» **INFORMATION SUPPLIED**
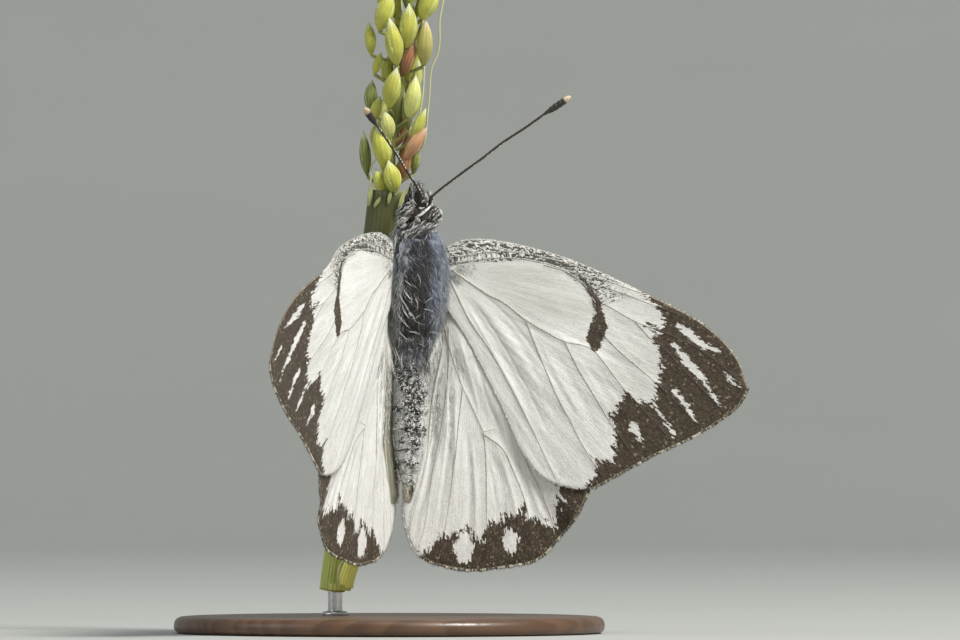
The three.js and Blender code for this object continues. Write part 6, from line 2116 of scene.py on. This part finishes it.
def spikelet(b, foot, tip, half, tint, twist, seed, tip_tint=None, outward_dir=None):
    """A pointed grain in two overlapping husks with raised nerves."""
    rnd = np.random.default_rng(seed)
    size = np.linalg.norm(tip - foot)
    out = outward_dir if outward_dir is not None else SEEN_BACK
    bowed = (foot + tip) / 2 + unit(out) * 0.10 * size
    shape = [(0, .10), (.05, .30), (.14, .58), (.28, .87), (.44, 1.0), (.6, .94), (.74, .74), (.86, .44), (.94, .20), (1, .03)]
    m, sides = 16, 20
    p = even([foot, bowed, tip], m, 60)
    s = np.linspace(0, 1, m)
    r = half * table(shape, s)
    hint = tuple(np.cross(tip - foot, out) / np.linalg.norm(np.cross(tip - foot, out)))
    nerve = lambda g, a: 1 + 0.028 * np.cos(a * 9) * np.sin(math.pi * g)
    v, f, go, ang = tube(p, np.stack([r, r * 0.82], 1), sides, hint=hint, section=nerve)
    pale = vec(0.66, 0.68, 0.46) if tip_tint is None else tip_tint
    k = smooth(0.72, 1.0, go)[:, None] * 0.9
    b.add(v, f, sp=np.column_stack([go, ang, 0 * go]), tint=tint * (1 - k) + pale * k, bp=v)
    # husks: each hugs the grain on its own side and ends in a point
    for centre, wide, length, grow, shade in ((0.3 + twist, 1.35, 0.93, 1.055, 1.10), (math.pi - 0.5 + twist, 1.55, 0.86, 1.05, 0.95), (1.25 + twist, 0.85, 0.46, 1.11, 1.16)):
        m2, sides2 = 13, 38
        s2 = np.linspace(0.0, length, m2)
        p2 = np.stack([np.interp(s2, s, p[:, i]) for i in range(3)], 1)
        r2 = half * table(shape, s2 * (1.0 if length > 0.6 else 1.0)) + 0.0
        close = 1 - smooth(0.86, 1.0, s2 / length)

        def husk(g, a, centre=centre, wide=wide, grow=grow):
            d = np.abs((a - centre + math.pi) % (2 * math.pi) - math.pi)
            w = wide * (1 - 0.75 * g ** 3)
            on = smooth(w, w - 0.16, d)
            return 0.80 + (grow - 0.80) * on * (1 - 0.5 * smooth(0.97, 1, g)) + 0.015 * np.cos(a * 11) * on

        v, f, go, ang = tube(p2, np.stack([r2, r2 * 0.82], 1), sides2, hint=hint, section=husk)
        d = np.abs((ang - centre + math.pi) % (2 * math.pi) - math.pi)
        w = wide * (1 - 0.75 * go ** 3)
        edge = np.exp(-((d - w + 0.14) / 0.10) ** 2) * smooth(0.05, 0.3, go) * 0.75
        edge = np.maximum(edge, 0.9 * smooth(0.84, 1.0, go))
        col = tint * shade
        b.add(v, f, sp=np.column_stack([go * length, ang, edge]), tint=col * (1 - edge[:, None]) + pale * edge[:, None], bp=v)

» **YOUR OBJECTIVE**
From the listing above, reproduce all the lines exactly.

» **RESPONSE**
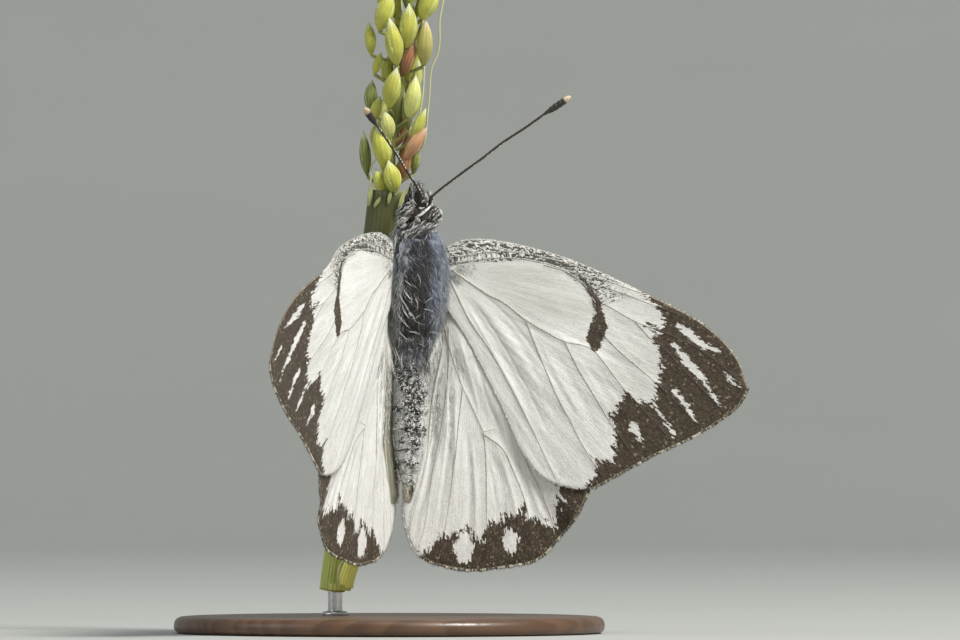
The three.js and Blender code for this object continues. Write part 6, from line 2116 of scene.py on. This part finishes it.
def spikelet(b, foot, tip, half, tint, twist, seed, tip_tint=None, outward_dir=None):
    """A pointed grain in two overlapping husks with raised nerves."""
    rnd = np.random.default_rng(seed)
    size = np.linalg.norm(tip - foot)
    out = outward_dir if outward_dir is not None else SEEN_BACK
    bowed = (foot + tip) / 2 + unit(out) * 0.10 * size
    shape = [(0, .10), (.05, .30), (.14, .58), (.28, .87), (.44, 1.0), (.6, .94), (.74, .74), (.86, .44), (.94, .20), (1, .03)]
    m, sides = 16, 20
    p = even([foot, bowed, tip], m, 60)
    s = np.linspace(0, 1, m)
    r = half * table(shape, s)
    hint = tuple(np.cross(tip - foot, out) / np.linalg.norm(np.cross(tip - foot, out)))
    nerve = lambda g, a: 1 + 0.028 * np.cos(a * 9) * np.sin(math.pi * g)
    v, f, go, ang = tube(p, np.stack([r, r * 0.82], 1), sides, hint=hint, section=nerve)
    pale = vec(0.66, 0.68, 0.46) if tip_tint is None else tip_tint
    k = smooth(0.72, 1.0, go)[:, None] * 0.9
    b.add(v, f, sp=np.column_stack([go, ang, 0 * go]), tint=tint * (1 - k) + pale * k, bp=v)
    # husks: each hugs the grain on its own side and ends in a point
    for centre, wide, length, grow, shade in ((0.3 + twist, 1.35, 0.93, 1.055, 1.10), (math.pi - 0.5 + twist, 1.55, 0.86, 1.05, 0.95), (1.25 + twist, 0.85, 0.46, 1.11, 1.16)):
        m2, sides2 = 13, 38
        s2 = np.linspace(0.0, length, m2)
        p2 = np.stack([np.interp(s2, s, p[:, i]) for i in range(3)], 1)
        r2 = half * table(shape, s2 * (1.0 if length > 0.6 else 1.0)) + 0.0
        close = 1 - smooth(0.86, 1.0, s2 / length)

        def husk(g, a, centre=centre, wide=wide, grow=grow):
            d = np.abs((a - centre + math.pi) % (2 * math.pi) - math.pi)
            w = wide * (1 - 0.75 * g ** 3)
            on = smooth(w, w - 0.16, d)
            return 0.80 + (grow - 0.80) * on * (1 - 0.5 * smooth(0.97, 1, g)) + 0.015 * np.cos(a * 11) * on

        v, f, go, ang = tube(p2, np.stack([r2, r2 * 0.82], 1), sides2, hint=hint, section=husk)
        d = np.abs((ang - centre + math.pi) % (2 * math.pi) - math.pi)
        w = wide * (1 - 0.75 * go ** 3)
        edge = np.exp(-((d - w + 0.14) / 0.10) ** 2) * smooth(0.05, 0.3, go) * 0.75
        edge = np.maximum(edge, 0.9 * smooth(0.84, 1.0, go))
        col = tint * shade
        b.add(v, f, sp=np.column_stack([go * length, ang, edge]), tint=col * (1 - edge[:, None]) + pale * edge[:, None], bp=v)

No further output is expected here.